Production incentives for solar power generation, keenly watched by investors, will be slashed by about 35 percent on average while incentives for non-solar energy sector will be cut by about 10-15 percent, said Leonardo Senni, head of the energy department at the industry ministry.
“The measures appear to be more penalising for the solar sector and fairly neutral for other renewable energy,” one analyst said on condition of anonymity.
Under the new support scheme for solar power generation, new spending on incentives will be capped at 500 million euros a year while a total cumulative annual incentives spending limit is set at 6.5 billion euros.
Incentives for non-solar renewable energy will be capped at 5.5 billion euros, according to a draft decree seen by Reuters.
Renewable energy operators had expected more generous support.
“The new measures are rather disappointing. They can undermine investments in the sector,” said one solar market operator who declined to be named.
With generous incentives in place since 2007, Italy’s solar market has become the world’s second-biggest after Germany and was the fastest growing market in the world in 2011.
It has attracted major solar module makers such as Chinese group Suntech Power Holdings, Trina Solar, Yingli Green Energy Holding and U.S. firms First Solar and SunPower Corp.
Betting on continuing strong growth of renewable energy, Italy expects green power generation to cover up to 35 percent of total electricity demand by 2020, well above the current 26 percent target, as Europe combats climate change.
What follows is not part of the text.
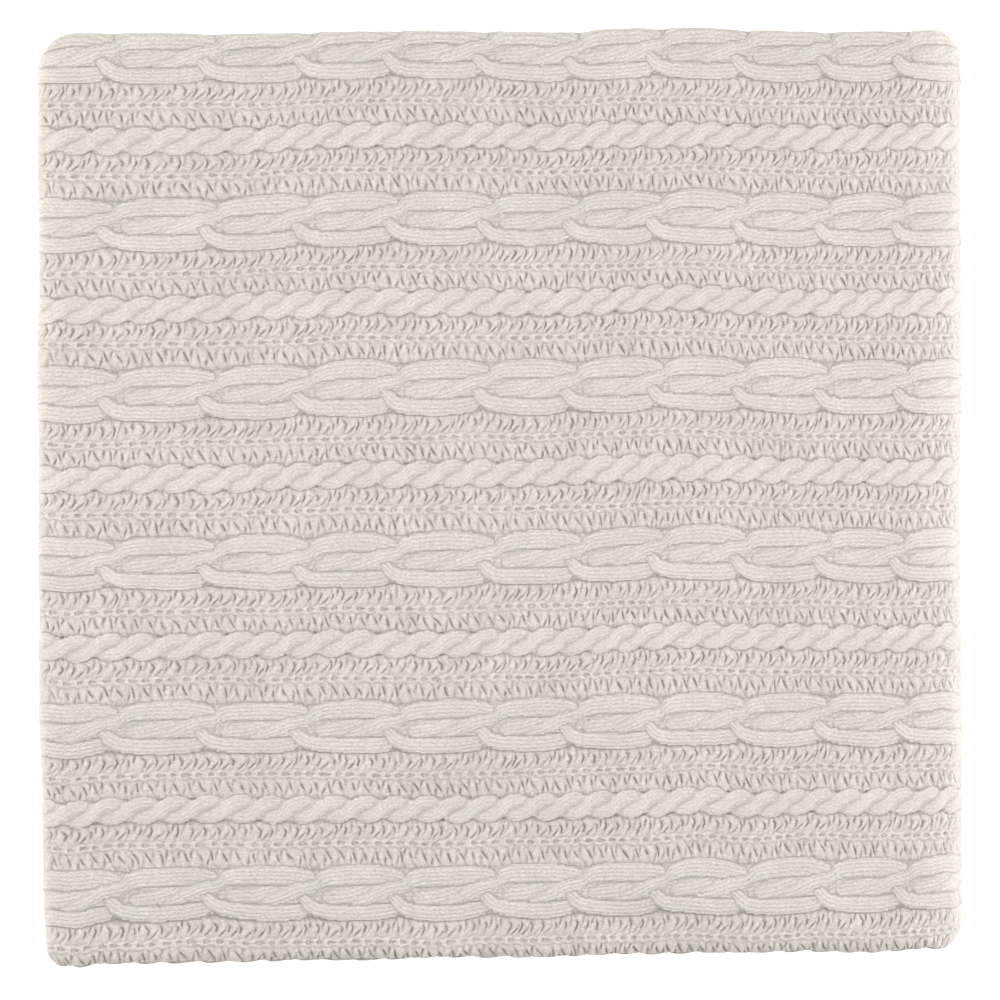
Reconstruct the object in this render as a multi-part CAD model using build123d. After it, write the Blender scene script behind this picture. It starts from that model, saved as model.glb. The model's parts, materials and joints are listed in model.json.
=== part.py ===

The government’s goal is to programme a more balanced growth of renewable energy, the ministries said.
“The message is we believe in renewable energy and because of that we want to make a more sustainable system,” said Senni from the industry ministry.
“We made some changes in the system of incentives, and the system of volume planning, prioritising technologies that have a particularly positive impact in reducing carbon dioxide emissions and favour the Italian economic system and innovation.”
Under the new scheme, geothermal and hydro-electric power plants with capacity above 20 megawatts and other non-solar power plants with capacity of more than 5 megawatts will have to go through an auction to get incentives.
The new measures for solar power will come into force once the current 6 billion euro cap on incentives for the sector is exceeded, as expected between July and October. New schemes for non-solar renewable energy will kick in from the start of 2013, the ministries said.
The decrees are yet to be backed by Italy’s energy regulator and a state body overseeing relations between the central government and Italy’s regions.